§ **What needs to be done**:
Return the listing below word for word.

★ ★ ★ ★ ★ ★ ★

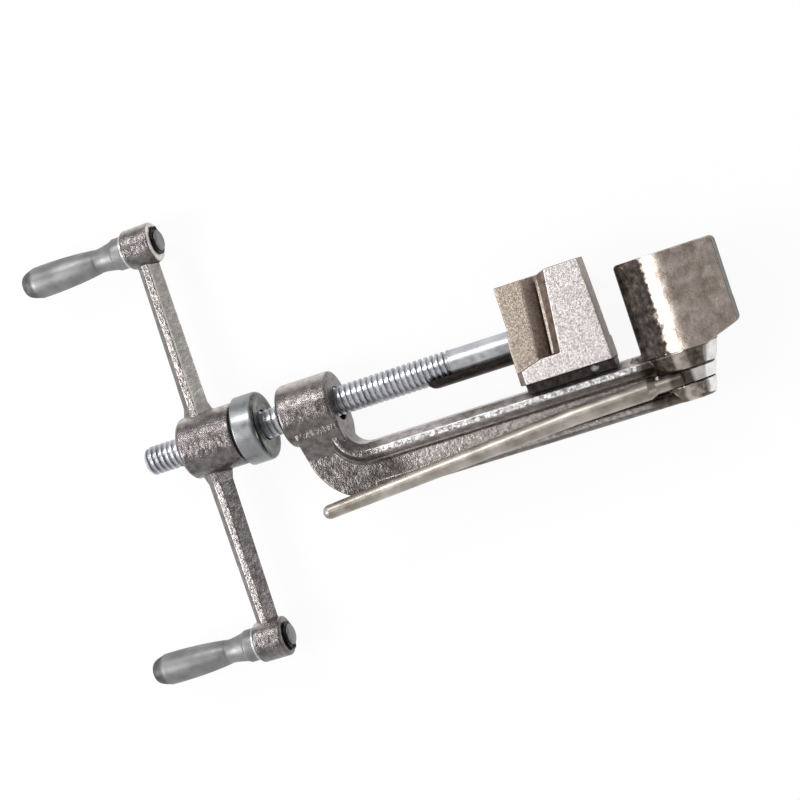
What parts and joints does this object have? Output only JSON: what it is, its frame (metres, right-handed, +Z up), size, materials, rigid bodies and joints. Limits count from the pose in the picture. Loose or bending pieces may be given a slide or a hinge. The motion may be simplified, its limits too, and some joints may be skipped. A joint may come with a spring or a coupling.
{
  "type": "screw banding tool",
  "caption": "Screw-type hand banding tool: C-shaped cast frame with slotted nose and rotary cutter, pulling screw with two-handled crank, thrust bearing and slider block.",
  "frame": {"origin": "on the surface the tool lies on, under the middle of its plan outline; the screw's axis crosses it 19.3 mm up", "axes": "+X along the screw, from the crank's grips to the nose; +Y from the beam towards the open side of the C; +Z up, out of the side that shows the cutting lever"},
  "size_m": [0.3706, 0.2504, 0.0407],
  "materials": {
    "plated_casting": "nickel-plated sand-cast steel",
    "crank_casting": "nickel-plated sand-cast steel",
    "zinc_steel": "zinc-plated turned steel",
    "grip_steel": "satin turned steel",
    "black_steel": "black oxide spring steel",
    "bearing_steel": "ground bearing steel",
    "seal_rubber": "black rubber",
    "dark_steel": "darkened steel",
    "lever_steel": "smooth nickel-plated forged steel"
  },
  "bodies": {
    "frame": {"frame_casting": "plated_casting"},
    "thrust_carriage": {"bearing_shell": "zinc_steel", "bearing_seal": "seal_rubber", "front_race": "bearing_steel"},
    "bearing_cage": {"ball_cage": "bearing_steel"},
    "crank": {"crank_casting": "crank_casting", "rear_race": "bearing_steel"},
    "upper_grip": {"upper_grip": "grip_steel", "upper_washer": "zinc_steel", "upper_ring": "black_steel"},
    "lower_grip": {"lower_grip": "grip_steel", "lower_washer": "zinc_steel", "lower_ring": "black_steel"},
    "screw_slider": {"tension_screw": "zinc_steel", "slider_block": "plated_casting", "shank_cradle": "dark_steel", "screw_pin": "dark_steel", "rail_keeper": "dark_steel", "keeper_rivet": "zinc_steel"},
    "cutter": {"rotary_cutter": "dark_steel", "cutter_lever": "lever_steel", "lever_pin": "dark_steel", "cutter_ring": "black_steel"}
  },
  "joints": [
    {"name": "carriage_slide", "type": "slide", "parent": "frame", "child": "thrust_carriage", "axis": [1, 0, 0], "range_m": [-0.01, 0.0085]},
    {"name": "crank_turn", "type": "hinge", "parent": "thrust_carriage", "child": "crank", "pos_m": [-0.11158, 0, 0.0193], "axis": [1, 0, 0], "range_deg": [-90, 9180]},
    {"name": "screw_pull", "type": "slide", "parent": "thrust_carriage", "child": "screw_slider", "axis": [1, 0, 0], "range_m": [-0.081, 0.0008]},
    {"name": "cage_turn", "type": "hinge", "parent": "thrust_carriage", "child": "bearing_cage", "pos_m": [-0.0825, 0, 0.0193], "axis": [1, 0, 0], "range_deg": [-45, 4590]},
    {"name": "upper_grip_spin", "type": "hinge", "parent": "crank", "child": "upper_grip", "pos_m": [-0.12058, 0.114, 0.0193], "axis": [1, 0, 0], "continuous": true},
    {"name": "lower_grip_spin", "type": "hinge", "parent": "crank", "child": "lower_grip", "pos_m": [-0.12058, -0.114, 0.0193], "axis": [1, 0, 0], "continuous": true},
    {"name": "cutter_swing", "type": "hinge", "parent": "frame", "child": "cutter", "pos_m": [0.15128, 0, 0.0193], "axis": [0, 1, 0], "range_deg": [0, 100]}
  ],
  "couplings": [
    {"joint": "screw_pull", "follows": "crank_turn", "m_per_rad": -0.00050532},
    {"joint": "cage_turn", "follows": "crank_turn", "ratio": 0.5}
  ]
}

★ ★ ★ ★ ★ ★ ★

§ **Answer to this exercise**:
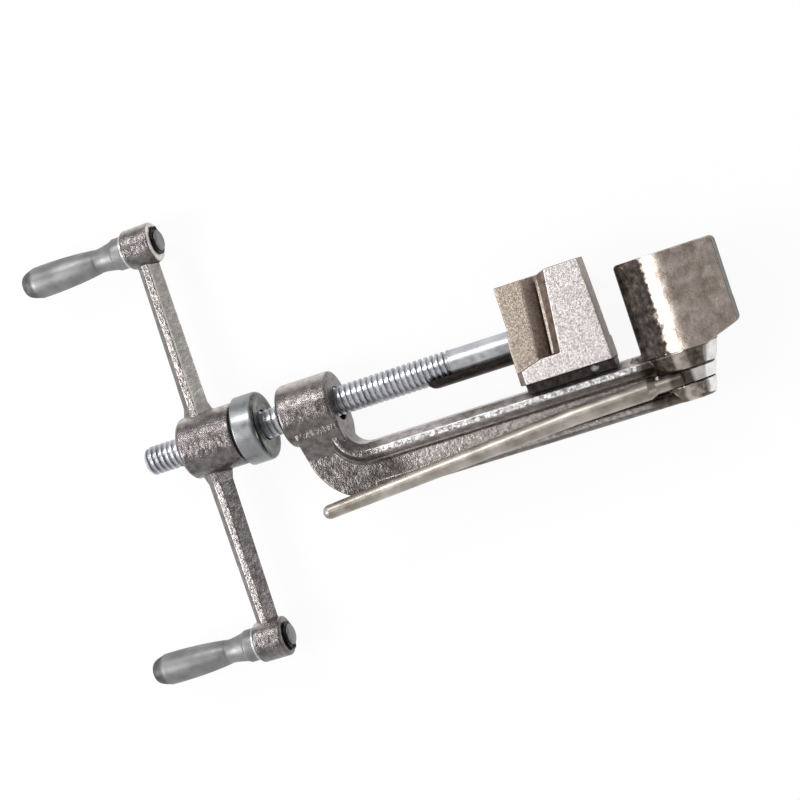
What parts and joints does this object have? Output only JSON: what it is, its frame (metres, right-handed, +Z up), size, materials, rigid bodies and joints. Limits count from the pose in the picture. Loose or bending pieces may be given a slide or a hinge. The motion may be simplified, its limits too, and some joints may be skipped. A joint may come with a spring or a coupling.
{
  "type": "screw banding tool",
  "caption": "Screw-type hand banding tool: C-shaped cast frame with slotted nose and rotary cutter, pulling screw with two-handled crank, thrust bearing and slider block.",
  "frame": {"origin": "on the surface the tool lies on, under the middle of its plan outline; the screw's axis crosses it 19.3 mm up", "axes": "+X along the screw, from the crank's grips to the nose; +Y from the beam towards the open side of the C; +Z up, out of the side that shows the cutting lever"},
  "size_m": [0.3706, 0.2504, 0.0407],
  "materials": {
    "plated_casting": "nickel-plated sand-cast steel",
    "crank_casting": "nickel-plated sand-cast steel",
    "zinc_steel": "zinc-plated turned steel",
    "grip_steel": "satin turned steel",
    "black_steel": "black oxide spring steel",
    "bearing_steel": "ground bearing steel",
    "seal_rubber": "black rubber",
    "dark_steel": "darkened steel",
    "lever_steel": "smooth nickel-plated forged steel"
  },
  "bodies": {
    "frame": {"frame_casting": "plated_casting"},
    "thrust_carriage": {"bearing_shell": "zinc_steel", "bearing_seal": "seal_rubber", "front_race": "bearing_steel"},
    "bearing_cage": {"ball_cage": "bearing_steel"},
    "crank": {"crank_casting": "crank_casting", "rear_race": "bearing_steel"},
    "upper_grip": {"upper_grip": "grip_steel", "upper_washer": "zinc_steel", "upper_ring": "black_steel"},
    "lower_grip": {"lower_grip": "grip_steel", "lower_washer": "zinc_steel", "lower_ring": "black_steel"},
    "screw_slider": {"tension_screw": "zinc_steel", "slider_block": "plated_casting", "shank_cradle": "dark_steel", "screw_pin": "dark_steel", "rail_keeper": "dark_steel", "keeper_rivet": "zinc_steel"},
    "cutter": {"rotary_cutter": "dark_steel", "cutter_lever": "lever_steel", "lever_pin": "dark_steel", "cutter_ring": "black_steel"}
  },
  "joints": [
    {"name": "carriage_slide", "type": "slide", "parent": "frame", "child": "thrust_carriage", "axis": [1, 0, 0], "range_m": [-0.01, 0.0085]},
    {"name": "crank_turn", "type": "hinge", "parent": "thrust_carriage", "child": "crank", "pos_m": [-0.11158, 0, 0.0193], "axis": [1, 0, 0], "range_deg": [-90, 9180]},
    {"name": "screw_pull", "type": "slide", "parent": "thrust_carriage", "child": "screw_slider", "axis": [1, 0, 0], "range_m": [-0.081, 0.0008]},
    {"name": "cage_turn", "type": "hinge", "parent": "thrust_carriage", "child": "bearing_cage", "pos_m": [-0.0825, 0, 0.0193], "axis": [1, 0, 0], "range_deg": [-45, 4590]},
    {"name": "upper_grip_spin", "type": "hinge", "parent": "crank", "child": "upper_grip", "pos_m": [-0.12058, 0.114, 0.0193], "axis": [1, 0, 0], "continuous": true},
    {"name": "lower_grip_spin", "type": "hinge", "parent": "crank", "child": "lower_grip", "pos_m": [-0.12058, -0.114, 0.0193], "axis": [1, 0, 0], "continuous": true},
    {"name": "cutter_swing", "type": "hinge", "parent": "frame", "child": "cutter", "pos_m": [0.15128, 0, 0.0193], "axis": [0, 1, 0], "range_deg": [0, 100]}
  ],
  "couplings": [
    {"joint": "screw_pull", "follows": "crank_turn", "m_per_rad": -0.00050532},
    {"joint": "cage_turn", "follows": "crank_turn", "ratio": 0.5}
  ]
}